First, define function to calculate distances between two sets of spatial lines (or between all pair of one set).

# function to calculate dwt distance between spatial lines
dtwDistance <- function(spgeom1, spgeom2 = NULL) {
    # if second set of lines is not given, calculate pairwise distances within
    # first set of lines
    if (is.null(spgeom2)) {

        # prepare empty distance matrix
        n_geoms <- length(spgeom1)
        distmat <- matrix(rep(0, n_geoms^2), ncol = n_geoms)

        # fill the matrix
        for (i in 1:(n_geoms - 1)) {
            crds1 <- coordinates(spgeom1[i, ])[[1]][[1]]
            for (j in (i + 1):n_geoms) {

                crds2 <- coordinates(spgeom1[j, ])[[1]][[1]]
                align <- dtw(crds1, crds2)
                distmat[i, j] <- distmat[j, i] <- align$normalizedDistance  # normalized distance

            }
        }

        # if two sets of lines are given, calculate pairwise distances
    } else {

        # prepare empty distance matrix
        n_geoms1 <- length(spgeom1)
        n_geoms2 <- length(spgeom2)
        distmat <- matrix(rep(0, n_geoms1 * n_geoms2), nrow = n_geoms1)

        # fill the matrix
        for (i in 1:n_geoms1) {
            crds1 <- coordinates(spgeom1[i, ])[[1]][[1]]
            for (j in 1:n_geoms2) {

                crds2 <- coordinates(spgeom2[j, ])[[1]][[1]]
                align <- dtw(crds1, crds2)
                distmat[i, j] <- align$normalizedDistance

            }
        }

    }
    return(distmat)
}

Hierarchical clustering clearly shows three different sets of tracks

# calculate distance matrix and perform clustering
dm <- dtwDistance(sl)

fit <- hclust(as.dist(dm), method = "single")
plot(fit, xlab = "track number")
rect.hclust(fit, k = 3, border = "red")

plot of chunk clustering

Track 15, which is most different from the others, is much shorter than the rest of tracks. Its start and end points are highlighted on the figure below.

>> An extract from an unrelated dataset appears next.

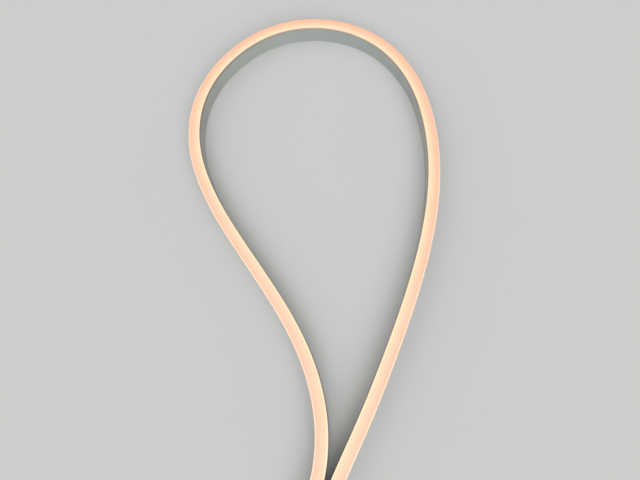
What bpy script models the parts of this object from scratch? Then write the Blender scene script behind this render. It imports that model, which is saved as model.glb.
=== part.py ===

# plot - highlight track 15, which is most different
sort(gLength(sl, byid = T))  # track 15 is much shorter

##     15      1      2      3      9     16     11      8     12     10 
## 0.1585 0.1709 0.1710 0.1713 0.1749 0.1750 0.1752 0.1753 0.1754 0.1755 
##      7     14      4      6      5     13 
## 0.1756 0.1757 0.1757 0.1757 0.1758 0.1758

plot(sl, col = cutree(fit, 3), axes = TRUE)
crds_cl3 <- coordinates(sl[15, ])[[1]][[1]]
points(crds_cl3[c(1, nrow(crds_cl3)), ], pch = 16, cex = 1.6)  # highlight start and end points

plot of chunk track15

The difference between clusters 1 and 2 consists in small detour taken by cars in cluster 2, which is highlighted in figure below.

# zoom to area, where is difference between cluster 1 and 2
plot(sl, col = cutree(fit, 3), axes = TRUE, xlim = c(16.52, 16.53), ylim = c(49.29, 
    49.3))
legend("topright", legend = c("cluster 1", "cluster 2", "cluster 3"), col = c(1, 
    2, 3), lty = 1)

plot of chunk zoom

Overall, Dynamic Time Warping was very succesfull in sorting available tracks info three distinct clusters, whose differences could be easily identified and interpreted.